Hubs vs. Switches: A Comparative Analysis

Understanding the distinction between hubs and switches is fundamental in network design and implementation. These differences highlight the evolution of networking technology and the push towards more efficient, secure, and sophisticated networking solutions.

  1. Operational Layer and Intelligence: Unlike hubs, which operate at the physical layer, switches function at the data link layer (Layer 2) of the OSI model. This allows switches to inspect incoming data packets, identify the destination hardware (MAC) addresses, and intelligently forward the data to the appropriate device. This level of intelligence significantly reduces unnecessary network traffic and increases efficiency.
  2. Collision Domains and Performance: Switches uniquely allocate a separate collision domain to each port, effectively isolating devices and preventing the data collisions common in hub-based networks. This segmentation dramatically enhances network performance, allowing for full-duplex communication, where devices can send and receive data simultaneously.
  3. Network Security and Management: Switches provide enhanced security features and network management capabilities.

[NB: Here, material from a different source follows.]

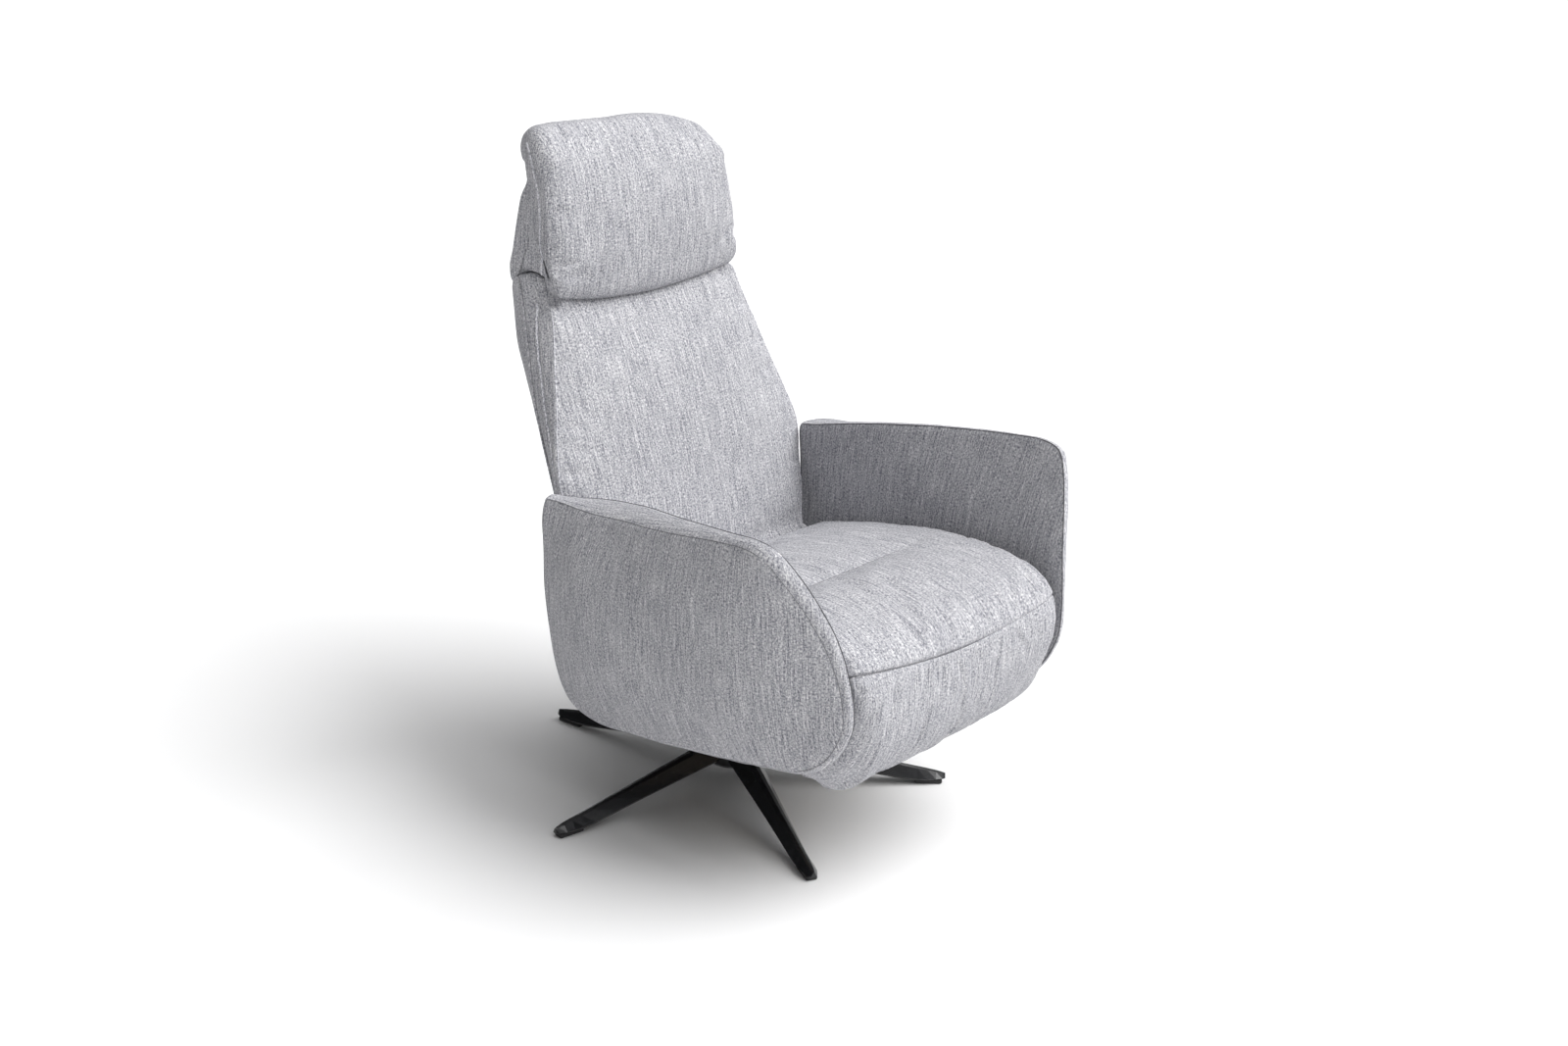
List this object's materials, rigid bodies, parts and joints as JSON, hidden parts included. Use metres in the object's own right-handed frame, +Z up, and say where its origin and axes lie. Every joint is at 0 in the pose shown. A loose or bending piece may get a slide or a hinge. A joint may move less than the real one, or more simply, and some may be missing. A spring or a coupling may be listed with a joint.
{
  "type": "swivel recliner",
  "caption": "Upholstered swivel recliner with flared armrests, reclining back, tilting headrest, swing-up leg rest and a black star foot on glides.",
  "frame": {"origin": "centre of the chair's bounding box on the floor", "axes": "+Z up, the chair faces -Y, +X to the sitter's left; x = 0 is the plane of symmetry of the seat, back and armrests, and the swivel axis is at x = 0, y = 0.0635"},
  "size_m": [0.719, 0.843, 1.09],
  "materials": {
    "star_black": "satin black powder coat",
    "column_black": "satin black",
    "glide_plastic": "matte black",
    "bare_steel": "zinc plated",
    "frame_black": "black enamel",
    "plywood": "raw birch plywood",
    "upholstery": "light grey melange weave",
    "polished_rod": "polished",
    "bezel_plastic": "matte black"
  },
  "bodies": {
    "base": {"star_hub": "star_black", "star_arm_1": "star_black", "star_arm_2": "star_black", "star_arm_3": "star_black", "star_arm_4": "star_black", "star_arm_5": "star_black", "glide_1": "glide_plastic", "glide_2": "glide_plastic", "glide_3": "glide_plastic", "glide_4": "glide_plastic", "glide_5": "glide_plastic", "column_tube": "column_black", "bearing_lower_race": "bare_steel"},
    "chassis": {"bearing_upper_race": "bare_steel", "swivel_spindle": "bare_steel", "swivel_plate": "frame_black", "cross_member_front": "frame_black", "cross_member_rear": "frame_black", "seat_side_rail_left": "frame_black", "seat_side_rail_right": "frame_black", "seat_cross_tube_front": "frame_black", "seat_cross_tube_rear": "frame_black", "seat_deck": "plywood", "seat_cushion": "upholstery", "arm_inner_pad_left": "upholstery", "arm_inner_pad_right": "upholstery", "arm_outer_shell_left": "upholstery", "arm_outer_shell_right": "upholstery", "arm_bracket_left": "frame_black", "arm_bracket_right": "frame_black", "legrest_fixed_plate_left": "bare_steel", "legrest_fixed_plate_right": "bare_steel", "legrest_pivot_left": "bare_steel", "legrest_pivot_right": "bare_steel", "recline_fixed_plate_left": "bare_steel", "recline_fixed_plate_right": "bare_steel", "recline_pivot_left": "bare_steel", "recline_pivot_right": "bare_steel", "gas_spring_cylinder": "frame_black", "release_bezel": "bezel_plastic"},
    "backrest": {"back_cushion": "upholstery", "back_rear_cover": "upholstery", "back_side_tube_left": "frame_black", "back_side_tube_right": "frame_black", "back_cross_tube": "frame_black", "recline_swing_plate_left": "bare_steel", "recline_swing_plate_right": "bare_steel", "spring_lug": "bare_steel", "spring_pin": "bare_steel", "headrest_ratchet": "bare_steel"},
    "headrest": {"headrest_cushion": "upholstery", "headrest_board": "plywood", "headrest_rear_cover": "upholstery"},
    "legrest": {"legrest_pad": "upholstery", "legrest_board": "plywood", "legrest_swing_plate_left": "bare_steel", "legrest_swing_plate_right": "bare_steel"},
    "gas_rod": {"gas_spring_rod": "polished_rod", "gas_spring_eye": "bare_steel"},
    "button": {"release_button": "polished_rod"}
  },
  "joints": [
    {"name": "swivel", "type": "hinge", "parent": "base", "child": "chassis", "pos_m": [0, 0.0635, 0.19], "axis": [0, 0, 1], "continuous": true},
    {"name": "recline", "type": "hinge", "parent": "chassis", "child": "backrest", "pos_m": [0, 0.1835, 0.365], "axis": [-1, 0, 0], "range_deg": [0, 35]},
    {"name": "headrest_tilt", "type": "hinge", "parent": "backrest", "child": "headrest", "pos_m": [0, 0.352, 0.8], "axis": [1, 0, 0], "range_deg": [0, 30]},
    {"name": "legrest_swing", "type": "hinge", "parent": "chassis", "child": "legrest", "pos_m": [0, -0.3415, 0.405], "axis": [-1, 0, 0], "range_deg": [0, 85]},
    {"name": "gas_spring_slide", "type": "slide", "parent": "chassis", "child": "gas_rod", "axis": [0, -1, 0], "range_m": [0, 0.055]},
    {"name": "button_press", "type": "slide", "parent": "chassis", "child": "button", "axis": [-1, 0, 0], "range_m": [0, 0.003], "stiffness_N_per_m": 900, "springref_m": -0.002}
  ],
  "couplings": [
    {"joint": "gas_spring_slide", "follows": "recline", "m_per_rad": 0.08971}
  ]
}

Features like VLAN support allow network administrators to segment network traffic, isolate sensitive data, and control access more granitely than is possible with hubs.
  4. Scalability and Future-Proofing: As networks grow in size and complexity, the limitations of hubs become more apparent. Switches offer scalable solutions that can accommodate increased traffic, more devices, and the need for sophisticated network management and security practices.

In conclusion, while hubs played a pivotal role in the early development of networking by providing a simple, cost-effective means to connect devices, the advent of switches has transformed network infrastructure. Switches offer intelligent data routing, enhanced security, and the ability to handle the demands of modern network environments, making them indispensable in contemporary networking. The transition from hubs to switches reflects broader trends in technology towards systems that are not only more efficient but also capable of supporting the complex, data-intensive operations that define the digital age. In essence, the evolution from hub-based to switch-based networks mirrors the broader trajectory of technological advancement, emphasizing efficiency, security, and adaptability.